| What to do |
In the listing that follows, locate the line containing "lower_rims = frame.faces().sort_by(Axis.Z)[0].inner_wires()" and the line containing "obj.data.transform(world)". Retype exactly those two lines and every line between them, and nothing more.

···

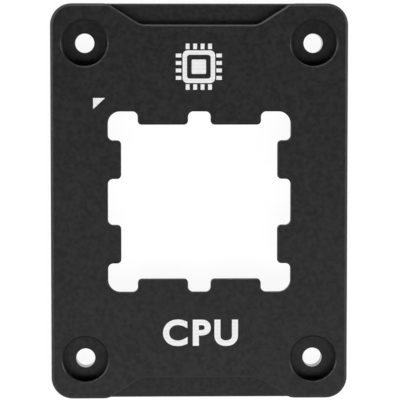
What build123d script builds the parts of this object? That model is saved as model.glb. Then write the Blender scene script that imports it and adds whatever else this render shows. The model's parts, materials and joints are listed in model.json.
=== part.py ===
from build123d import *
import os

# Retention frame that clamps a processor into its socket on a circuit board.
#
# The whole object is one plate, milled from a solid block of aluminium. It lies flat:
# +Z points up at the cooler, Z = 0 is the underside that sits on the board, +Y runs along
# the frame's length and X across it. The origin is the middle of the window, on the underside.
#
# The frame is laid out from the window outwards. The window stands over the processor, and
# its rim has two clamping tabs on each side. From below, a shallow seat takes the processor
# and a deeper pocket the body of its socket, so that only a thin skin with the tabs reaches
# over the processor. The screws stand beyond the ends of the pocket, each with a seat sunk
# for its head, and the plate's edges stand outside them. A low step is milled into the
# middle of each end. All sizes are in millimetres.

plate_height = 6.0
plate_corner_radius = 3.9

# Window over the processor, and the tabs on its rim
window_width = 33.2
window_length = 32.9
window_corner_radius = 2.2
tab_reach = 2.4
tab_corner_radius = 0.75
notch_root_radius = 0.95
corner_notch_x = 5.4
corner_notch_y = 5.25
middle_notch_x = 4.1
middle_notch_y = 8.4

# Seat for the processor, reaching out under the skin from the window's edges
skin_thickness = 1.2
seat_depth = 1.2
seat_reach_x = 3.7
seat_reach_y = 3.85
seat_corner_radius = 1.0

# Pocket for the socket's body, a ledge wider than the seat, and the wall beside it
pocket_ledge_x = 2.7
pocket_ledge_y = 3.1
pocket_corner_radius = 2.0
pocket_side_wall = 4.0

# Screws, and the walls that a head seat leaves to the pocket and to the plate's edges
screw_bore_diameter = 3.5
head_seat_diameter = 8.2
head_seat_depth = 2.5
head_seat_inner_wall = 1.3
head_seat_side_wall = 2.1
head_seat_end_wall = 3.1

# Low step in the middle of each end, flared from its floor out to the plate's end
step_depth = 2.0
step_reach = 3.85
step_land = 10.3
step_flare = 6.1
step_corner_radius = 3.0

# Broken edges
top_break = 0.5
step_break = 0.3
step_end_break = 0.3
head_seat_break = 0.3
window_break = 0.15
underside_break = 0.3

# Sizes that follow from those above
seat_width = window_width + 2 * seat_reach_x
seat_length = window_length + 2 * seat_reach_y
seat_top_z = plate_height - skin_thickness
pocket_width = seat_width + 2 * pocket_ledge_x
pocket_length = seat_length + 2 * pocket_ledge_y
pocket_top_z = seat_top_z - seat_depth
plate_width = pocket_width + 2 * pocket_side_wall
screw_pitch_x = plate_width - 2 * head_seat_side_wall - head_seat_diameter
screw_pitch_y = pocket_length + 2 * head_seat_inner_wall + head_seat_diameter
plate_length = screw_pitch_y + head_seat_diameter + 2 * head_seat_end_wall
step_end_width = plate_width - 2 * step_land
step_floor_width = step_end_width - 2 * step_flare
step_floor_z = plate_height - step_depth

# A cutter runs this far past a face that it opens
overrun = 0.5


def block():
    """Plate before milling, with round corners and its upper and lower edges broken."""
    plate = extrude(RectangleRounded(plate_width, plate_length, plate_corner_radius), plate_height)
    plate = chamfer(plate.faces().sort_by(Axis.Z)[-1].edges(), top_break)
    return chamfer(plate.faces().sort_by(Axis.Z)[0].edges(), underside_break)


def window_outline():
    """Opening over the processor, with a middle notch and two clamping tabs on each side."""
    edge_x = window_width / 2
    edge_y = window_length / 2
    tip_x = edge_x - tab_reach
    tip_y = edge_y - tab_reach
    quarter = FilletPolyline(
        (0, edge_y),
        (middle_notch_x / 2, edge_y),
        (middle_notch_x / 2, tip_y),
        (edge_x - corner_notch_x, tip_y),
        (edge_x - corner_notch_x, edge_y),
        (edge_x, edge_y),
        (edge_x, edge_y - corner_notch_y),
        (tip_x, edge_y - corner_notch_y),
        (tip_x, middle_notch_y / 2),
        (edge_x, middle_notch_y / 2),
        (edge_x, 0),
        radius=[
            notch_root_radius,
            tab_corner_radius,
            tab_corner_radius,
            notch_root_radius,
            window_corner_radius,
            notch_root_radius,
            tab_corner_radius,
            tab_corner_radius,
            notch_root_radius,
        ],
    )
    half = quarter + mirror(quarter, about=Plane.YZ)
    return make_face(half + mirror(half, about=Plane.XZ))


def screw_hole_cutter():
    """Cutter for one screw's bore, with the flat seat sunk round it for the screw's head."""
    bore = extrude(Circle(screw_bore_diameter / 2), plate_height)
    head_seat = extrude(Circle(head_seat_diameter / 2), head_seat_depth)
    return bore + Pos(Z=plate_height - head_seat_depth) * head_seat


def end_step_cutter():
    """Cutter for the step at the +Y end. It also breaks the step's upper edge and its end."""
    end_y = plate_length / 2
    half = FilletPolyline(
        (0, end_y - step_reach),
        (step_floor_width / 2, end_y - step_reach),
        (step_end_width / 2, end_y),
        (plate_width / 2, end_y),
        (plate_width / 2, end_y + overrun),
        (0, end_y + overrun),
        radius=[step_corner_radius, step_corner_radius, 0, 0],
    )
    outline = make_face(half + mirror(half, about=Plane.YZ))

    base_z = step_floor_z - step_end_break
    cutter = Pos(Z=base_z) * extrude(outline, plate_height - base_z + overrun)
    brim = extrude(outline, step_break + overrun, taper=-45)
    cutter += Pos(Z=plate_height - step_break) * brim

    floor_profile = Polygon(
        (0, 0),
        (end_y + overrun, 0),
        (end_y + overrun, base_z - overrun),
        (end_y - step_end_break, step_floor_z),
        (0, step_floor_z),
        align=None,
    )
    return cutter - extrude(Plane.YZ * floor_profile, plate_width, both=True)


def retention_frame():
    """The finished plate: the block with everything milled out and the rims broken."""
    frame = block()
    frame -= end_step_cutter()
    frame -= mirror(end_step_cutter(), about=Plane.XZ)
    frame -= extrude(window_outline(), plate_height)
    frame -= extrude(RectangleRounded(seat_width, seat_length, seat_corner_radius), seat_top_z)
    frame -= extrude(RectangleRounded(pocket_width, pocket_length, pocket_corner_radius), pocket_top_z)
    frame -= GridLocations(screw_pitch_x, screw_pitch_y, 2, 2) * screw_hole_cutter()

    upper_rims = frame.faces().sort_by(Axis.Z)[-1].inner_wires().sort_by(SortBy.LENGTH)
    frame = chamfer(upper_rims[-1].edges(), window_break)
    upper_rims = frame.faces().sort_by(Axis.Z)[-1].inner_wires().sort_by(SortBy.LENGTH)
    frame = chamfer([rim.edge() for rim in upper_rims[:-1]], head_seat_break)
    lower_rims = frame.faces().sort_by(Axis.Z)[0].inner_wires()
    return chamfer([edge for rim in lower_rims for edge in rim.edges()], underside_break)


os.makedirs("parts", exist_ok=True)
frame = retention_frame()
export_step(frame, "parts/retention_frame.step")
print(f"plate {plate_width:.2f} x {plate_length:.2f} x {plate_height:.2f}")
print(f"screw pattern {screw_pitch_x:.2f} x {screw_pitch_y:.2f}")
print(f"volume {frame.volume:.1f}, valid {frame.is_valid}")
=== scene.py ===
import json
import math

import bmesh
import bpy
from mathutils import Matrix, Vector


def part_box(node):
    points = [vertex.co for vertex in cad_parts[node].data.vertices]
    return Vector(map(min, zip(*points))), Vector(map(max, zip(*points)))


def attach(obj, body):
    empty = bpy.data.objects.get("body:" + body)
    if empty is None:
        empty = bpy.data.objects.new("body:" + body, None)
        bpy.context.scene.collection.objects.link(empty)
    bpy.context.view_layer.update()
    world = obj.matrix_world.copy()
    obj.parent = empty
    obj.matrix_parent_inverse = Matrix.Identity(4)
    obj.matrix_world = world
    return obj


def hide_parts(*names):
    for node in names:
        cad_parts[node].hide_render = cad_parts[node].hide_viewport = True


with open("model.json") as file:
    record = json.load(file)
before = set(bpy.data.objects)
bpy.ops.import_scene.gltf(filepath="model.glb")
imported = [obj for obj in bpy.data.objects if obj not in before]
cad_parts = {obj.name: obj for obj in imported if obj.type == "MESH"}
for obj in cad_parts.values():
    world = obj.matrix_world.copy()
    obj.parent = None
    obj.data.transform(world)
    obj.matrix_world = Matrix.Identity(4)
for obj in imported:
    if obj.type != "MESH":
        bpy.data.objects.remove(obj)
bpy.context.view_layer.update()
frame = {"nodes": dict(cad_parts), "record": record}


# Retention plate. It is milled from one block of aluminium and blasted with glass beads. Then its
# bores are reamed, the rims of its openings and steps are cut, and all of it is anodised black.
# Here the CAD solid becomes one skin with those three finishes and a tiny round on every edge.

mm = 0.001
plate_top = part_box("retention_frame")[1].z
screws = next(m["dims"] for m in frame["record"]["mounts"] if m["name"] == "board_screws")
screw_place = Vector((screws["spacing_x_mm"], screws["spacing_y_mm"])) / 2 * mm
bore_radius = screws["hole_r_mm"] * mm

edge_round = 0.05 * mm
edge_round_steps = 2
sharp_edge_angle = math.radians(30)
flat_angle = math.radians(0.5)
merge_distance = 0.001 * mm
flat_face_weight = 100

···

| Full answer |
    lower_rims = frame.faces().sort_by(Axis.Z)[0].inner_wires()
    return chamfer([edge for rim in lower_rims for edge in rim.edges()], underside_break)


os.makedirs("parts", exist_ok=True)
frame = retention_frame()
export_step(frame, "parts/retention_frame.step")
print(f"plate {plate_width:.2f} x {plate_length:.2f} x {plate_height:.2f}")
print(f"screw pattern {screw_pitch_x:.2f} x {screw_pitch_y:.2f}")
print(f"volume {frame.volume:.1f}, valid {frame.is_valid}")
=== scene.py ===
import json
import math

import bmesh
import bpy
from mathutils import Matrix, Vector


def part_box(node):
    points = [vertex.co for vertex in cad_parts[node].data.vertices]
    return Vector(map(min, zip(*points))), Vector(map(max, zip(*points)))


def attach(obj, body):
    empty = bpy.data.objects.get("body:" + body)
    if empty is None:
        empty = bpy.data.objects.new("body:" + body, None)
        bpy.context.scene.collection.objects.link(empty)
    bpy.context.view_layer.update()
    world = obj.matrix_world.copy()
    obj.parent = empty
    obj.matrix_parent_inverse = Matrix.Identity(4)
    obj.matrix_world = world
    return obj


def hide_parts(*names):
    for node in names:
        cad_parts[node].hide_render = cad_parts[node].hide_viewport = True


with open("model.json") as file:
    record = json.load(file)
before = set(bpy.data.objects)
bpy.ops.import_scene.gltf(filepath="model.glb")
imported = [obj for obj in bpy.data.objects if obj not in before]
cad_parts = {obj.name: obj for obj in imported if obj.type == "MESH"}
for obj in cad_parts.values():
    world = obj.matrix_world.copy()
    obj.parent = None
    obj.data.transform(world)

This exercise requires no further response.